目立った混乱なし 「ワクチン・検査パッケージ」での行動制限緩和 長崎大、検証報告書を公表

 長崎大は20日、新型コロナウイルスワクチンの接種済証か検査の陰性証明があれば行動制限を緩和する国の「ワクチン・検査パッケージ制度」に準じた対策を講じて長崎市内で開催した市民向け「ウイズコロナイベント」の検証報告書を公表した。ワクチン接種記録の確認や入場制限について目立った混乱や問題はなかった。今後の課題として、事前に市中で抗原検査を受けられる体制の整備が必要とし、ワクチン2回接種者であっても検査陰性の証明が必要となる可能性もあるとした。

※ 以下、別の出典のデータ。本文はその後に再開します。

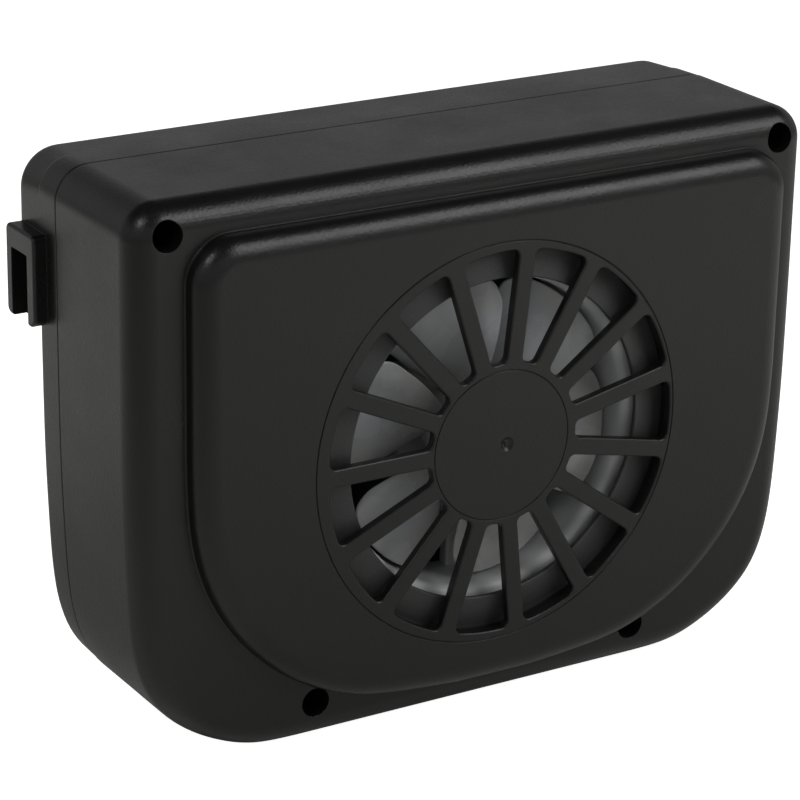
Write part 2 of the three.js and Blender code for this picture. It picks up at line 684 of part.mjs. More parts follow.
// Three poles, each a tooth with a curved shoe.
function makeCore() {
  const depth = ARMATURE_Y1 - ARMATURE_Y0;
  const poles = POLE_ANGLES.flatMap((angle) => [
    fanBox({ length: 6.6, depth, width: 2.2, radius: 4.3, y: ARMATURE_MID, angle }),
    plate(fanArc(8.8, 7.2, angle, degToRad(47)), ARMATURE_Y0, ARMATURE_Y1),
  ]);
  return union([fanRod(3.0, ARMATURE_Y0, ARMATURE_Y1, 12), ...poles])
    .subtract(fanRod(1.3, 17, 25, 10));
}

function makeCoil(angle) {
  const place = { radius: 5.3, y: ARMATURE_MID, angle };
  return fanBox({ length: 2.9, depth: 7.4, width: 4.6, ...place })
    .subtract(fanBox({ length: 8, depth: 5.2, width: 2.8, ...place }));
}

const makeMagnet = (side) =>
  plate(fanArc(11.1, 9.3, side > 0 ? 0 : Math.PI, degToRad(62)), CAN_Y + 1.4, 25.2, 9);
const makeBrush = (side) =>
  box(FAN_X + side * 2.95, FAN_X + side * 6.2, 25.0, 26.3, FAN_Z - 0.9, FAN_Z + 0.9);
function makeTerminal(side) {
  const x = FAN_X + side * TERMINAL_X;
  return box(x - 0.25, x + 0.25, 24.9, 31.6, FAN_Z - 1.4, FAN_Z + 1.4);
}
const makeMotorScrew = (side) =>
  makeScrew(MOTOR_SCREW, FAN_X + side * MOTOR_SCREW_X, FAN_Z, CUP_Y - 1.5);

/* ---------------------------------------------------------------- solar panel and leads */
const CELLS = 5;
const CELL_W = 21.2;
const CELL_PITCH = 21.8;

const makeGasket = () =>
  cut(plate(roundedRect(BOARD, 0.3, 1), 37.15, 37.9, 3), [
    plate(roundedRect(WINDOW, -0.4, 2), 36, 39, 3),
    ...boardHoles(1.5, 36, 39, 8),
  ]);
const makeBoard = () =>
  cut(plate(roundedRect(BOARD, 0, 1), 35.6, 36.8, 3), boardHoles(1.5, 34, 39, 8));
function makeCell(k) {
  const x = k * CELL_PITCH - ((CELLS - 1) * CELL_PITCH + CELL_W) / 2;
  return box(x, x + CELL_W, 37.1, 37.5, WINDOW.z0 + 0.6, WINDOW.z1 - 0.6);
}
const makeCellCover = () => plate(roundedRect(WINDOW, 0.35, 1.8), 37.8, 39.6, 4);

// Leads from the motor terminals to the front of the solar board: x, y, z.
const RED_PATH = [
  [FAN_X + TERMINAL_X, 32.6, FAN_Z], [FAN_X + 8.6, 33.6, FAN_Z - 3],
  [FAN_X + 13, 33.4, FAN_Z - 10], [22, 33.2, -18], [24, 33.6, -24], [24, 34.4, -26.5],
];
const BLACK_PATH = [
  [FAN_X - TERMINAL_X, 32.6, FAN_Z], [FAN_X - 8.2, 33.6, FAN_Z - 4],
  [FAN_X - 2, 33.4, FAN_Z - 13], [10, 33.2, -20], [15, 33.6, -25], [16, 34.4, -27.5],
];
function makeWire(path) {
  const radius = 0.7;
  const sides = 5;
  const points = path.map((point) => new THREE.Vector3(...point));
  const extrudePath = new THREE.CatmullRomCurve3(points, false, "centripetal");
  const section = polygon(Array.from({ length: sides }, (_, i) => {
    const angle = (i / sides) * 2 * Math.PI;
    return [radius * Math.cos(angle), radius * Math.sin(angle)];
  }));
  const settings = { steps: 11, bevelEnabled: false, extrudePath };
  return toSolid(new THREE.ExtrudeGeometry(section, settings));
}

/* ---------------------------------------------------------------- assembly */
const root = new THREE.Group();
root.name = "car_window_ventilator";
root.position.set(0, -(HOOD_Y - PANEL_PROUD) / 2, -BOTTOM_Z);

function group(name) {
  const child = new THREE.Group();
  child.name = name;
  root.add(child);
  return child;
}
function add(parent, name, solid, material) {
  const mesh = new THREE.Mesh(toGeometry(solid), material);
  mesh.name = name;
  parent.add(mesh);
}

const housing = group("housing");
add(housing, "front_shell", makeFrontShell(), MATERIALS.shell);
add(housing, "rear_shell", makeRearShell(), MATERIALS.shell);
for (const [x, z, label] of CASE_SCREWS) {
  const screw = makeScrew(CASE_SCREW, x, z, TOWER_END - 4.3);
  add(housing, `case_screw_${label}`, screw, MATERIALS.screw);
}

const fan = group("fan_module");
add(fan, "intake_baffle_ring", makeBaffle(), MATERIALS.baffle);
add(fan, "fan_duct", makeDuct(), MATERIALS.duct);
DUCT_EARS.forEach(([x, z], i) => {
  add(fan, `duct_screw_${i + 1}`, makeDuctScrew(x, z), MATERIALS.screw);
});
add(fan, "impeller", makeImpeller(), MATERIALS.milky);

const motor = group("motor");
add(motor, "motor_can", makeCan(), MATERIALS.steel);
add(motor, "motor_end_cap", makeEndCap(), MATERIALS.nylon);
add(motor, "motor_shaft", makeShaft(), MATERIALS.steel);
add(motor, "motor_front_bushing", makeBushing(CAN_Y - 1.4, CAN_Y + 0.7), MATERIALS.bronze);
add(motor, "motor_rear_bushing", makeBushing(27.4, 29.5), MATERIALS.bronze);
add(motor, "armature_core", makeCore(), MATERIALS.ferrite);
POLE_ANGLES.forEach((angle, k) => {
  add(motor, `armature_coil_${k + 1}`, makeCoil(angle), MATERIALS.copper);
});
add(motor, "commutator", makeCommutator(), MATERIALS.copper);
for (const [name, make, material] of [
  ["field_magnet", makeMagnet, MATERIALS.ferrite],
  ["brush", makeBrush, MATERIALS.carbon],
  ["terminal", makeTerminal, MATERIALS.brass],
  ["motor_screw", makeMotorScrew, MATERIALS.screw],
]) {
  add(motor, `${name}_left`, make(-1), material);
  add(motor, `${name}_right`, make(1), material);
}

const solar = group("solar_panel");
add(solar, "panel_gasket", makeGasket(), MATERIALS.foam);
add(solar, "solar_board", makeBoard(), MATERIALS.board);
for (let k = 0; k < CELLS; k++) add(solar, `solar_cell_${k + 1}`, makeCell(k), MATERIALS.cell);
add(solar, "cell_cover", makeCellCover(), MATERIALS.epoxy);
BOARD_SCREWS.forEach(([x, z], i) => {
  add(solar, `panel_screw_${i + 1}`, makeScrew(BOARD_SCREW, x, z, 34.1), MATERIALS.screw);
});
add(solar, "lead_red", makeWire(RED_PATH), MATERIALS.redWire);
add(solar, "lead_black", makeWire(BLACK_PATH), MATERIALS.blackWire);

export default root;
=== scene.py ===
# A solar-powered fan in a plastic housing that hangs on a pane of glass.
#
# The front shell (-Y) has a raised panel with the fan's round grille. The rear shell (+Y) has a
# window for five solar cells and, above it, a hood with louvres. The pane runs up into the
# channel between the two. The fan, its duct and its motor lie on one axis along Y.
import bpy
import json
import math
import numpy as np
from mathutils import Matrix, Vector


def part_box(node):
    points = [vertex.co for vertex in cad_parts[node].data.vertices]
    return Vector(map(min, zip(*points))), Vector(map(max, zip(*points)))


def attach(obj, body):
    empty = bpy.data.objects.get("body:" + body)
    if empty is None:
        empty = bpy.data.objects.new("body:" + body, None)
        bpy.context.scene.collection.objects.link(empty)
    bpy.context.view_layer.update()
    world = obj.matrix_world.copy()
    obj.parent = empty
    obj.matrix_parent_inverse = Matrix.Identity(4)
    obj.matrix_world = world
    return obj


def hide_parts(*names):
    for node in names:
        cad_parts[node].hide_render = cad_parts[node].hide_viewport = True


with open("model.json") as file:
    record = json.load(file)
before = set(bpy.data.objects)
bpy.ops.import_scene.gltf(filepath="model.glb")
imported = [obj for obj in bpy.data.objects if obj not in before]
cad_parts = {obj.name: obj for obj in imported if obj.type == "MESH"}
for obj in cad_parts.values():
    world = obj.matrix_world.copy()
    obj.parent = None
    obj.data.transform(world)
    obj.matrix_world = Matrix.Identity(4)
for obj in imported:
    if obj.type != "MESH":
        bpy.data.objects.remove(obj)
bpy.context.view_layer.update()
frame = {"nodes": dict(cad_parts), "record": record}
node_boxes = [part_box(node) for node in frame["nodes"]]
CAD_LOW = Vector([min(box[0][k] for box in node_boxes) for k in range(3)])
CAD_HIGH = Vector([max(box[1][k] for box in node_boxes) for k in range(3)])

# ------------------------------------------------------------------ driving sizes
HALF_WIDTH = 75.8
TOP_Z = 56.75
BOTTOM_Z = -56.4
TOP_CORNER = 7.0
HOOD_TOP_CORNER = 8.4
RIM_ROUND = 5.5                     # rounding of the front shell's rim
WALL = 2.2

PANEL_PROUD = 5.0                   # the raised panel stands this far in front of the rim
PANEL_HALF_WIDTH = 66.7
PANEL_TOP_Z = 50.0
PANEL_CORNER = 9.0
PANEL_ROUND = 4.8                   # rounding of the panel's edge, across and in depth
PANEL_ROUND_DEPTH = 3.8

SEAM_Y = 31.1                       # back of the front shell
SEAM_ROUND = 0.3
REAR_Y = 40.2                       # back of the rear shell below the hood
HOOD_Y = 50.5                       # back of the hood
HOOD_ROUND = 4.1
CHANNEL_Y = 45.4
CHANNEL_TOP = 38.0
LIP_Z = 24.0                        # lower end of the hood
SOCKET_X = 78.4
POCKET_X = 75.0
POCKET_Y = 38.5
WINDOW_XS = (-55.0, 55.0)
WINDOW_ZS = (-38.0, 16.0)

SLOT_OUTER = 39.2                   # radii of the grille's slots
SLOT_INNER = 16.65
SPOKES = 15
SPOKE_WIDTH = 3.65
SPOKE_PHASE = 12.0                  # degrees
SPOKE_DEPTH = 1.9

CASE_SCREWS = {                     # x, z
    "top_left": (-68.5, 51.03),
    "top_right": (68.5, 51.03),
    "bottom_left": (-37.15, -48.2),
    "bottom_right": (37.15, -48.2),
}
CASE_SCREW_PLACES = list(CASE_SCREWS.values())
TOWER_END = 22.0                    # back of the front shell's screw towers
SOLAR_SCREW_XS = (-57.8, 57.8)
SOLAR_SCREW_ZS = (-35, 13)
SOLAR_HOLES = [(x, z) for x in SOLAR_SCREW_XS for z in SOLAR_SCREW_ZS]

# the housing frame's origin in the scene, and the fan's axis in the housing frame
ORIGIN_X = (CAD_LOW.x + CAD_HIGH.x) * 500.0
ORIGIN_Y = CAD_LOW.y * 1000.0 + PANEL_PROUD
ORIGIN_Z = CAD_LOW.z * 1000.0 - BOTTOM_Z
JOINTS = frame["record"]["behaviour"]["joints"]
AXIS = next(joint["pos_m"] for joint in JOINTS if joint["name"] == "fan_spin")
FAN_X = AXIS[0] * 1000 - ORIGIN_X
FAN_Z = AXIS[2] * 1000 - ORIGIN_Z
IMPELLER_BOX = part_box("impeller")
TIP_RADIUS = (IMPELLER_BOX[1].x - IMPELLER_BOX[0].x) * 500.0

EAR_REACH = 47.2                    # from the fan's axis to the screws that hold the duct
EAR_ANGLES = [math.radians(a) for a in (45, 135, 225, 315)]
EARS = [(FAN_X + EAR_REACH * math.cos(a), FAN_Z + EAR_REACH * math.sin(a)) for a in EAR_ANGLES]
MOTOR_SCREW_REACH = 8.2
MOTOR_SCREWS = [(FAN_X + side * MOTOR_SCREW_REACH, FAN_Z) for side in (-1, 1)]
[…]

 報告書は同大の金子聰・同大熱帯医学研究所教授を中心に作成。イベントは昨年12月、同市尾上町の出島メッセ長崎で開いた「トーク&ミュージックライブ『風に向かって立つ』」。ゲストにシンガー・ソングライターさだまさしさん、「ジャパネットたかた」創業者の髙田明さんを迎えた。
 参加者のうち、ワクチン接種記録を事前登録した入場者は1024人。未接種者ら42人は当日、会場で抗原検査を受けて陰性を確認した。陽性者はいなかったが、陽性確認時の対応が課題とした。「感染の心配が軽減され安心した」との感想が多く、今後の利用についても肯定的だった。
 一方、イベント後に感染性が高い新変異株「オミクロン株」が急拡大。金子教授は「ワクチン2回接種者も感染はあり得る」と指摘。今後、感染を抑制しながら経済活動を維持するには、抗原検査を気軽に受けられる検査センターなどの設置や高齢者、重症化リスクを抱える人への3回目のワクチン接種の早期実施、治療薬の早期適用などが重要としている。